Ralph Byrd (April 22, 1909  – August 18, 1952) was an American actor. He was most famous for playing the comic strip character Dick Tracy on screen, in serials, films and television.

Early life and career
The son of George and Edna May Byrd, Ralph Byrd was born in Dayton, Ohio. Before he began acting in films, he sang and danced in theatrical productions.

He served in the United States Army during World War II, having been inducted into the service in San Pedro, California, in 1944.

He married actress and model Virginia Carroll in 1936. The couple remained together until Byrd's death in 1952.

Byrd was a good, all-purpose actor with a gift for delivering dialogue in a natural, ingratiating way. His screen characters could be breezy and affable or tough and authoritative, as the role required. He debuted in movies with a bit part in Red-Headed Woman in (1932).

Once established in Republic Pictures' Dick Tracy serials (beginning in 1937), he was usually cast in action features (as a truck driver, lumberjack, cowboy, etc.), despite not having the usual brawny frame that went with these roles.

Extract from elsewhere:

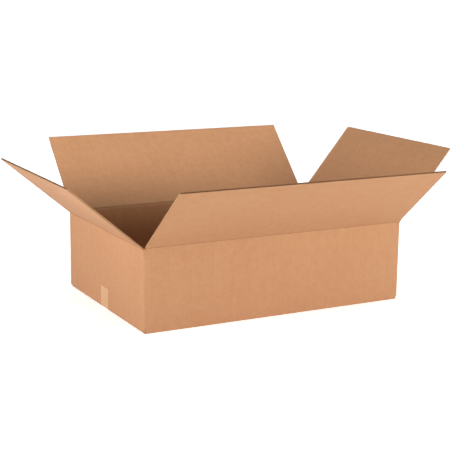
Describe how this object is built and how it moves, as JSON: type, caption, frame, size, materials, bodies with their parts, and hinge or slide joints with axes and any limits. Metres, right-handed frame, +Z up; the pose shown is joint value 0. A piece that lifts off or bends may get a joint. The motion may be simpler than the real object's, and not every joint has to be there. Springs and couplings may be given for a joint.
{
  "type": "open cardboard box",
  "caption": "Open slotted shipping carton of corrugated board with hinged top flaps folded outwards and a taped base.",
  "frame": {"origin": "centre of the underside of the base", "axes": "+X along the length towards the right short wall, +Y towards the back long wall, +Z up"},
  "size_m": [1.1321, 0.8885, 0.4146],
  "materials": {
    "corrugated_board": "matte kraft liner",
    "tape": "smooth kraft tape"
  },
  "bodies": {
    "carton": {"carton_body": "corrugated_board", "packing_tape": "tape"},
    "front_flap": {"front_flap": "corrugated_board"},
    "back_flap": {"back_flap": "corrugated_board"},
    "left_flap": {"left_flap": "corrugated_board"},
    "right_flap": {"right_flap": "corrugated_board"}
  },
  "joints": [
    {"name": "front_flap_fold", "type": "hinge", "parent": "carton", "child": "front_flap", "pos_m": [0, -0.258, 0.2196], "axis": [1, 0, 0], "range_deg": [-139, 91]},
    {"name": "back_flap_fold", "type": "hinge", "parent": "carton", "child": "back_flap", "pos_m": [0, 0.258, 0.2196], "axis": [-1, 0, 0], "range_deg": [-134, 96]},
    {"name": "left_flap_fold", "type": "hinge", "parent": "carton", "child": "left_flap", "pos_m": [-0.385, 0, 0.2152], "axis": [0, -1, 0], "range_deg": [-140, 90]},
    {"name": "right_flap_fold", "type": "hinge", "parent": "carton", "child": "right_flap", "pos_m": [0.385, 0, 0.2152], "axis": [0, 1, 0], "range_deg": [-130, 100]}
  ]
}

He had a strong, resolute jaw, however, which gave him a heroic presence. 

Byrd also starred in three other serials: Blake of Scotland Yard (1937), S.O.S. Coast Guard (1937), and The Vigilante (1947).

Dick Tracy
Republic cast Byrd as Chester Gould's comic-strip detective Dick Tracy in the 1937 serial of the same name. The film was so successful that it spawned three sequels (unheard of in serials): Dick Tracy Returns, Dick Tracy's G-Men (featuring a young Jennifer Jones, under her real name of Phylis Isley), and Dick Tracy vs. Crime Inc. (reissued in 1952 as Dick Tracy vs. the Phantom Empire).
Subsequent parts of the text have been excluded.